- Supplied material:

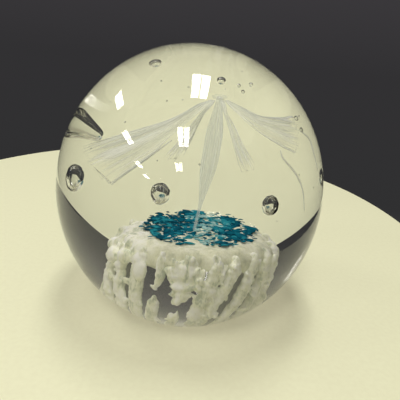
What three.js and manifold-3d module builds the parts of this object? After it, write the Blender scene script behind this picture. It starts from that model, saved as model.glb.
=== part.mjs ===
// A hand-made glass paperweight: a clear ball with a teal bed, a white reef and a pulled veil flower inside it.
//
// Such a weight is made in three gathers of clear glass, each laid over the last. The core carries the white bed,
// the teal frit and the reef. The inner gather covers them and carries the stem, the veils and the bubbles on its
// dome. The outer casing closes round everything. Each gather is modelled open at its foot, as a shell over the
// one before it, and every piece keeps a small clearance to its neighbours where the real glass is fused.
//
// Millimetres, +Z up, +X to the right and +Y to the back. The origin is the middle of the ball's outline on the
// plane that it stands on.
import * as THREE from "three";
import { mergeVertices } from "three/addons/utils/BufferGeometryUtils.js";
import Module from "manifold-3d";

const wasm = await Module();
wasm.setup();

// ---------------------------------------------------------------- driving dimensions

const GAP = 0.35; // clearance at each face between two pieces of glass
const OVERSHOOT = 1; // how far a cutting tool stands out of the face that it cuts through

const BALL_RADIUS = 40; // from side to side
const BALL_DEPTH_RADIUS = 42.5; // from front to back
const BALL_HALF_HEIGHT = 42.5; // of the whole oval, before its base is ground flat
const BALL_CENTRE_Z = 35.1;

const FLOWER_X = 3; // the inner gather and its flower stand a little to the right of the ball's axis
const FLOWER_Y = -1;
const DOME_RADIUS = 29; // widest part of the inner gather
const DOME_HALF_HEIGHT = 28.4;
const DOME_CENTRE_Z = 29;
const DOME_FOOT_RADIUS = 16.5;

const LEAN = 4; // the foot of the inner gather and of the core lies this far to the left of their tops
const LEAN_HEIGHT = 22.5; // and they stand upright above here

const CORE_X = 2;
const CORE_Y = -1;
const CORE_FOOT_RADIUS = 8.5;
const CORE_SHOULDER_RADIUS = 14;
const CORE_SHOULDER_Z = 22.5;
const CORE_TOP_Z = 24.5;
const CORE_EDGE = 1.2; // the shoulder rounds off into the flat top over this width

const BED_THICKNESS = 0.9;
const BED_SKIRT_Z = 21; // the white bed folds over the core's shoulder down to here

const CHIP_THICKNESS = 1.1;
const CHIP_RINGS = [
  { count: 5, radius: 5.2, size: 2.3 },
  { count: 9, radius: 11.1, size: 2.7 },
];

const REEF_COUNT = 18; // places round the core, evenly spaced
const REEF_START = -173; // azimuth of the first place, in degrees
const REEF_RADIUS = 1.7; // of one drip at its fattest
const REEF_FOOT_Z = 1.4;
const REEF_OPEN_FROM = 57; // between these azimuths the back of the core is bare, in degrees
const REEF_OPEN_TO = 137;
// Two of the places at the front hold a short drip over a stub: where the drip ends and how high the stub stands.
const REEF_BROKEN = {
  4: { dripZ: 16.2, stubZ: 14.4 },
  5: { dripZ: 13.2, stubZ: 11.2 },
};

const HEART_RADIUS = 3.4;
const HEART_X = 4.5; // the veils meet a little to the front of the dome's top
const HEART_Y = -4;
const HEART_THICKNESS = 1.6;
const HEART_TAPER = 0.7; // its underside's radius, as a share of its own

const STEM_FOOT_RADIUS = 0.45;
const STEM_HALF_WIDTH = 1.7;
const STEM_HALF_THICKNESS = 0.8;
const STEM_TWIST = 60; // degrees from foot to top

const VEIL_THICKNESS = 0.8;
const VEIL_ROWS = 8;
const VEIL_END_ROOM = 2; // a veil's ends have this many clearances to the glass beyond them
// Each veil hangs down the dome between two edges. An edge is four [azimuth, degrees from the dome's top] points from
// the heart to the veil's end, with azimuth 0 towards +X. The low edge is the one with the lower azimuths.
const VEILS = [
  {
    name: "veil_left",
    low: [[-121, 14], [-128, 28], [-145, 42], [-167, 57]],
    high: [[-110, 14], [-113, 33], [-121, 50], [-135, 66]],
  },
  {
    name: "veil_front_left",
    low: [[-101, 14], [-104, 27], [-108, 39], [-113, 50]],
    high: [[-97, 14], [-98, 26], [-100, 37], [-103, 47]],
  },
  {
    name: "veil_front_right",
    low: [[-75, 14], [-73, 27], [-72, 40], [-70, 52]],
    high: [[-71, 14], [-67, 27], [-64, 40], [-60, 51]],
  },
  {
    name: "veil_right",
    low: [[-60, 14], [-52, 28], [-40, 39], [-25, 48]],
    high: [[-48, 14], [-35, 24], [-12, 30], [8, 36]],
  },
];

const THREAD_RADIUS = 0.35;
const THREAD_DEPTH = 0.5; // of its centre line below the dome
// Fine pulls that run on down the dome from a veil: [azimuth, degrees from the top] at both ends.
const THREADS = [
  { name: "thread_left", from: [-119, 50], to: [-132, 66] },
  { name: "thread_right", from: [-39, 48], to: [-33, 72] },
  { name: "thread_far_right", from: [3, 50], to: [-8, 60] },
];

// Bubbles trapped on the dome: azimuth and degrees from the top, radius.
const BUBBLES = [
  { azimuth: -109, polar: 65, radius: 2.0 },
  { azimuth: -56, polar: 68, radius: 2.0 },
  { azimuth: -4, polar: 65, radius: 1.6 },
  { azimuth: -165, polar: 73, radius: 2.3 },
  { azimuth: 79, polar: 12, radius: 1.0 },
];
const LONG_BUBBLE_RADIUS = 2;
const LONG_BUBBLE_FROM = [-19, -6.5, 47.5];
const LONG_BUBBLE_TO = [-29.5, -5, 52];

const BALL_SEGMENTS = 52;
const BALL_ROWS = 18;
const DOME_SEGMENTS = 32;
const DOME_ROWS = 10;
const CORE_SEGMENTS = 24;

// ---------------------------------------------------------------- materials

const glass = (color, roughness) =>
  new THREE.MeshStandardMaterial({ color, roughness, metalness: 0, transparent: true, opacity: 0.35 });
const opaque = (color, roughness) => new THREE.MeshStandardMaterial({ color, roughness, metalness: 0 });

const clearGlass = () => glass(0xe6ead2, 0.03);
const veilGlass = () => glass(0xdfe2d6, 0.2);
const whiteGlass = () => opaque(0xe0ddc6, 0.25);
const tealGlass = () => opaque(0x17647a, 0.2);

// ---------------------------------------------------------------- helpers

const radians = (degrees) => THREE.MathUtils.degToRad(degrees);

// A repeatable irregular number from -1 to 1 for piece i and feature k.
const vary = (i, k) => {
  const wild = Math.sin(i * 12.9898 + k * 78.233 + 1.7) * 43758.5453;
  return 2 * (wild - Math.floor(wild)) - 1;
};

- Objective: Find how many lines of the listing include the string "manifold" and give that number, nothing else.

- Answer to the problem: 2